One of the reasons Americans still despise the lamprey is the destruction of great lakes fisheries by these parasitic fish. Lamprey are not native to the great lakes, and have been relegated to a landlocked population there. Unlike the ocean there are no huge bottom fish for Lamprey to feed on in the lakes, so the feed on walleye, lake trout, brown trout, and salmon. They kill them. It is gruesome, and a massive ecological disaster. Every last Great Lakes Lamprey should be killed, and many states are undertaking that impossibly difficult task. Alas, this destruction and the mere appearance of these ancient animals left such a bad taste in millions of people's mouths, and now the policy with lamprey everywhere seems to be kill first, ask questions never.

And that is a damned shame. 

In late spring of 2015, I sat at the tailout of a pool on the Salmon River and watched a female sea lamprey build her nest. Her body undulated in the current, much the same color as the rocks and moving like a long strand of algae growth. She moved rocks one at a time, carefully forming a bowl shape in which to deposit her many eggs. I wasn't looking at a hideous, gruesome, evil creature, I was looking at another of nature's beautiful fish doing what it evolved to do where it evolved to do it. Right then and there I new I could never again leave a negative remark about native lamprey go without retort. I care about these fish as much as any wild, native species and I will fight to the death to keep them around.

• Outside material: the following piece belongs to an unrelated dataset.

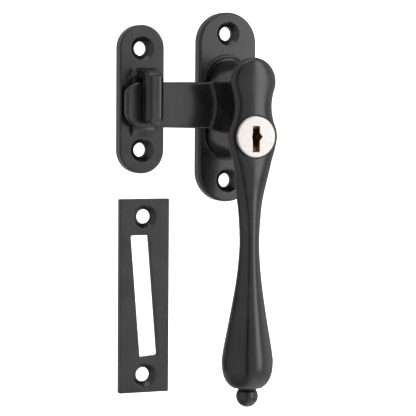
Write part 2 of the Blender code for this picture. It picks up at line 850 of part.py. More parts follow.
def grub_hole(reach, radius, name):
    """A hole up into the lock from below."""
    place = Matrix.Translation((0.0, -grub_out(), -lock_drop))
    return rod(name, None, radius, -reach, -plug_radius, 24, matrix=place)


def make_grub_screw():
    """The screw that holds the barrel: its tip is in the barrel's wall and its socket faces down."""
    tip = plug_radius + 2 * plug_gap
    place = Matrix.Translation((0.0, -grub_out(), -lock_drop))
    low = -tip - grub_length
    profile = [
        (0.0, -tip),
        (grub_radius - 0.3 * mm, -tip),
        (grub_radius, -tip - 0.3 * mm),
        (grub_radius, low + 0.2 * mm),
        (grub_radius - 0.2 * mm, low),
        (0.0, low),
    ]
    screw = turned_solid("barrel_screw", steel, profile, small_steps, matrix=place)
    cut(screw, rod("socket", None, 0.8 * mm, low - 1 * mm, low + 1.1 * mm, 6, matrix=place))
    return screw


def make_plug_clip():
    """The open ring behind the barrel that keeps the plug in it."""
    opening = radians(35)
    low = clip_out - clip_thick
    outline = arc(0, 0, barrel_radius - seat_gap, opening - pi / 2, 3 * pi / 2 - opening, 30)
    outline += arc(0, 0, tail_radius + turn_gap, 3 * pi / 2 - opening, opening - pi / 2, 16)
    flat_solid("plug_clip", spring_steel, [outline], low, clip_thick, 0.0, -lock_drop)


def pin_slot():
    """The winding slot in the bolt's wall: as the pin turns, it pushes the bolt along.

    Each step of the loft is a rectangle from inside the bore to outside the bolt, at the pin's angle
    and at the height to which the pin has then moved along the bolt.
    """
    inner, outer = bolt_bore_radius / 2, bolt_radius + 1 * mm
    steps = 14
    spare = asin(pin_slot_half / bolt_radius)
    body = bmesh.new()
    rows = []
    for k in range(steps + 1):
        turn = -spare + (bolt_turn + 2 * spare) * k / steps
        out = pin_out + bolt_travel * turn / bolt_turn
        row = []
        for radius, side in ((inner, -1), (outer, -1), (outer, 1), (inner, 1)):
            x, z = radius * sin(turn), radius * cos(turn)
            row.append(body.verts.new((x, -(out + side * pin_slot_half), z - lock_drop)))
        rows.append(row)
    for first, second in zip(rows, rows[1:]):
        for i in range(4):
            j = (i + 1) % 4
            body.faces.new((first[i], first[j], second[j], second[i]))
    body.faces.new(rows[0])
    body.faces.new(rows[-1])
    bmesh.ops.recalc_face_normals(body, faces=body.faces)
    mesh = bpy.data.meshes.new("pin_slot")
    body.to_mesh(mesh)
    body.free()
    return add_object("pin_slot", mesh, None)


def make_bolt():
    e = 0.4 * mm
    profile = [
        (0.0, bolt_front_out),
        (bolt_radius, bolt_front_out),
        (bolt_radius, bolt_tip_out + e),
        (bolt_radius - e, bolt_tip_out),
        (0.0, bolt_tip_out),
    ]
    bolt = turned_solid("lock_bolt", steel, profile, 36, 0.0, -lock_drop)
    low = -lock_drop - bolt_radius - bolt_key + seat_gap
    half = bolt_key / 2
    outs = (bolt_front_out - 5 * mm, bolt_front_out - weld)
    join(bolt, block("bolt_key", None, (-half, half), outs, (low, -lock_drop - bolt_radius + 0.6 * mm)))
    bore_end = tail_end_out - seat_gap
    cut(bolt, lock_rod("bolt_hollow", None, bolt_bore_radius, bore_end, bolt_front_out + 1 * mm, 24))
    cut(bolt, pin_slot())
    return bolt


def make_lock():
    make_lock_face()
    make_plug()
    make_wafers()
    make_wafer_springs()
    make_barrel()
    make_plug_clip()
    make_grub_screw()
    make_bolt()
    pin_rod("drive_pin", steel, pin_radius, -tail_radius + 0.2 * mm, bolt_radius - 0.2 * mm)


# ---- keeps ----


def place_in_plan(x, z):
    """A shape drawn in plan: its X across, its Y out from the wall, and its Z down."""
    return Matrix.Translation((x, 0.0, z)) @ Matrix.Rotation(pi, 4, "X")


def make_hook_keep():
    """A plate with a finger held out from it by a web at the top, and a ramp under the tongue."""
    x = -keep_left
    outline = stadium(keep_length, keep_width)
    keep = flat_solid("hook_keep", black, [outline], 0.0, keep_thick, x, keep_rise)
    round_front(keep, keep_edge, 3)

    finger_back = tongue_front_out + slide_gap
    finger_front = finger_back + finger_deep
    web_low = tongue_above + tongue_flare / 2 + slide_gap
    top = web_low + web_tall
    sunk = keep_thick - 1 * mm
    middle = x + finger_offset
    turn = Matrix(((0, 0, 1, middle), (0, -1, 0, 0), (1, 0, 0, 0), (0, 0, 0, 1)))

    # The finger and the web in one bent bar, seen from the side
    bend, end = finger_bend, finger_end
    outline = arc(finger_end - finger_below, finger_back + end, end, pi, 3 * pi / 2, 5)
    outline += [(web_low, finger_back), (web_low, sunk), (top, sunk)]
    outline += arc(top - bend, finger_front - bend, bend, 0, pi / 2, 8)
    outline += arc(finger_end - finger_below, finger_front - end, end, pi / 2, pi, 5)
    finger = flat_solid("finger", None, [outline], 0.0, finger_wide, matrix=turn)
    round_edges(
        finger, finger_edge, 4, lambda a, b: abs(a.z) > finger_wide / 2 - weld
        and abs(b.z) > finger_wide / 2 - weld and a.z * b.z > 0 and max(a.y, b.y) > keep_thick
    )

    # The foot of the web, seen from above, with a cove on each side where it meets the plate
    half = finger_wide / 2 - web_inset
    past = half + web_cove
    right = arc(past, keep_thick + web_cove, web_cove, 3 * pi / 2, pi, 5)
    foot_section = [(-past, sunk), (past, sunk)] + right
    foot_section += [(-u, v) for u, v in reversed(right)]
    place = place_in_plan(middle, (top + web_low) / 2)
    foot = flat_solid("foot", None, [foot_section], 0.0, web_tall - 2 * web_inset, matrix=place)

    # The ramp, seen from the side: it rises from the plate below the tongue and runs up to the web
    ramp_out = tongue_back_out - slide_gap
    low = -tongue_below - ramp_past - ramp_lead
    side = [(low - 1 * mm, sunk), (web_low + 1 * mm, sunk), (web_low + 1 * mm, ramp_out)]
    side += [(low + ramp_lead, ramp_out), (low, keep_thick)]
    turn = Matrix(((0, 0, 1, x), (0, -1, 0, 0), (1, 0, 0, 0), (0, 0, 0, 1)))
    ramp = flat_solid("ramp", None, [side], 0.0, ramp_wide, matrix=turn)
    join(keep, finger, foot, ramp)
    for name, side_of in (("top", 1), ("bottom", -1)):
        height = keep_rise + side_of * keep_screw_spacing / 2
        cut(keep, screw_cutter("keep_screw_" + name, keep_thick, x, height))
    return keep


def slot_outline():
    """A leaning slot: its top end is level and its bottom end is square to its sides."""
    lean, half = slot_lean, slot_wide / 2
    shift = slot_tall / 2 * sin(lean) / cos(lean)
    top = slot_tall / 2
    corners = [
        (shift + half, -top + half * sin(lean)),
        (-shift + half, top),
        (-shift - half, top),
        (shift - half, -top - half * sin(lean)),
    ]
    return rounded_polygon(corners, slot_corner)


def make_mortice_keep():
    x, z = -mortice_left, -mortice_drop
    outline = rectangle(mortice_width, mortice_length)
    keep = flat_solid("mortice_keep", black, [outline], 0.0, mortice_thick, x, z)
    round_front(keep, mortice_edge, 1)
    slot = flat_solid("slot", None, [slot_outline()], -1 * mm, mortice_thick + 2 * mm, x, z)
    cut(keep, slot)
    for name, side in (("top", 1), ("bottom", -1)):
        height = z + side * mortice_screw_spacing / 2
        cut(keep, screw_cutter("mortice_screw_" + name, mortice_thick, x, height))
    return keep


make_backplate()
make_drum()
make_handle()
make_spindle()
make_washers()
make_lock()
make_hook_keep()
make_mortice_keep()
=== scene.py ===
import json
from math import atan2, cos, pi, radians, sin, sqrt

import bmesh
import bpy
import numpy as np
from mathutils import Matrix, Vector
from mathutils.geometry import delaunay_2d_cdt


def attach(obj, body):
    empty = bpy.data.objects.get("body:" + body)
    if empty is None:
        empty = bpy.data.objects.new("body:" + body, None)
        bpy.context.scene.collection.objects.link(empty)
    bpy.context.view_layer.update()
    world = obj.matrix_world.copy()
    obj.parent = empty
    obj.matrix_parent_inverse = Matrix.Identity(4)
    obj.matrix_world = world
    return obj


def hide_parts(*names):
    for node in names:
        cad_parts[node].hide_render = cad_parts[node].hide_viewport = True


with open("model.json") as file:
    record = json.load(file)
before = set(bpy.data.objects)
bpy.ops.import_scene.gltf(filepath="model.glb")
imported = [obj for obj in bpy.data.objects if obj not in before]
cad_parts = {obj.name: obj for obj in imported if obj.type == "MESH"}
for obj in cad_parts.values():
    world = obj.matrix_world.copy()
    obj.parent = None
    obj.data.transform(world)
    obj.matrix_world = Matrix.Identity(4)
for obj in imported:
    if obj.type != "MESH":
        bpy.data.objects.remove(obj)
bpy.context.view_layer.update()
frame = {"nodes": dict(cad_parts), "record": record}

mm = 0.001

# A black locking casement fastener with its hook keep and mortice keep. Shapes are worked out
# in millimetres: x to the right, z up, and out, the distance in front of the window's face.

lockDrop = 10.2   # the lock's axis lies this far below the spindle's
flatRun = 0.12    # a flat run beside each rounded edge keeps the flat face's shading flat


def makePiece(name, body, material, shape, replaced=(), sharp=40):
    # The shape's (x, out, z) in millimetres become (x, -out, z) in metres
    points, faces = shape.all()
    mesh = bpy.data.meshes.new(name)
    world = np.column_stack((points[:, 0], -points[:, 1], points[:, 2])) * mm
    mesh.from_pydata(world.tolist(), [], faces)
    weld(mesh)
    mesh.shade_smooth()
    mesh.set_sharp_from_angle(angle=radians(sharp))
    mesh.materials.append(material)
    piece = bpy.data.objects.new(name, mesh)
    bpy.context.scene.collection.objects.link(piece)
    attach(piece, body)
    if replaced:
        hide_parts(*replaced)
    return piece


def weld(mesh):
    # Shared seams and collapsed poles become one, and the faces are turned outwards
    body = bmesh.new()
    body.from_mesh(mesh)
    bmesh.ops.remove_doubles(body, verts=body.verts, dist=0.002 * mm)
    bmesh.ops.recalc_face_normals(body, faces=body.faces)
    body.to_mesh(mesh)
    body.free()


def gridFaces(rows, columns, closed=True, start=0):
    # Quads between neighbouring points of a rows by columns grid; closed joins the last column
    # to the first
    across = np.arange(columns if closed else columns - 1)
    r, c = np.meshgrid(np.arange(rows - 1), across, indexing="ij")
    n = (c + 1) % columns
    a, b = r * columns + c, r * columns + n
    return (np.stack((a, b, b + columns, a + columns), -1).reshape(-1, 4) + start).tolist()


class Shape:
    # Gathers the surfaces of one piece
    def __init__(self):
        self.points, self.faces, self.count = [], [], 0

    def addGrid(self, grid):
        # Quads over a grid of rows, each row closed on itself
        rows, columns = grid.shape[:2]
        self.faces += gridFaces(rows, columns, True, self.count)
        self.points.append(grid.reshape(-1, 3))
        self.count += rows * columns

    def addCapped(self, grid):
        # The same, with the first and the last row filled
        first, columns = self.count, grid.shape[1]
        self.addGrid(grid)
        last = self.count - columns
        self.faces += [list(range(row, row + columns)) for row in (first, last)]

    def addFaces(self, points, faces):
        # Faces numbered by their own points
        self.faces += [[i + self.count for i in f] for f in faces]
        self.points.append(np.asarray(points, float))
        self.count += len(points)

    def all(self):
        return np.concatenate(self.points), self.faces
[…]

For the few true fish nuts out there that want to see lamprey, visit a freestone river in early June and look in the same water that trout would spawn in, gravelly tailouts. My favorite place to observe lamprey is the Upper Delaware and Beaverkill rivers. On sunny days one may see dozens carefully working their nests their in crystal clear riffles.

Catching a lamprey on the fly is an odd proposition but I have done it. Like a shad or salmon they hit out of aggression to protect their nests. If you are going to attempt to catch a lamprey on the fly use barbless streamers. The females are the ones most likely to grab and a broken or cut off fly in their mouth will make their nest building job much more difficult. Getting one to grab is very easy. You can handle the fish it you want to, but I recommend a "medina release": poke the fly out with the rod tip after photographing the fish. Of course, I don't expect many to follow up on any of this advice. Only crazy life-listers like myself. But that's fine.

I hope this post opens a few minds. These fish really are remarkable. Respect the lamprey.


  1. Interesting post. I often see lamprey's in the Hammonasset R. while trout fishing. I once touched a lamprey, with the tip of my fly rod and was astonished. The creature rose to the surface and actually leaped, out of the water. It was very large, at least 24 inches long and quite thick. They are indeed ugly.

    1. Spawning lamprey often loose their sight entirely and so freak out if they feel anything unexpected. I've have a few startling moments like that in the Catskills.

  2. Replies
    1. I feel giving voice to species that would otherwise be swept under the rug is one of the most important things I do here.

  3. Wonderful, everything has a reason for being alive.
    Tie, fish, write, conserve and photo on...

  4. Your respect for all life is commendable and as usual fills me with pride.

  5. This is so cool and one of the wildest catches on a fly rod I can imagine. In all honesty, I would rather catch a lamprey than catch a large brown trout. I've caught large brown trout, but a lamprey would be a memorable one. Matt

    1. Any lamprey is an absurdly unique fish to catch on hook and line, no doubt.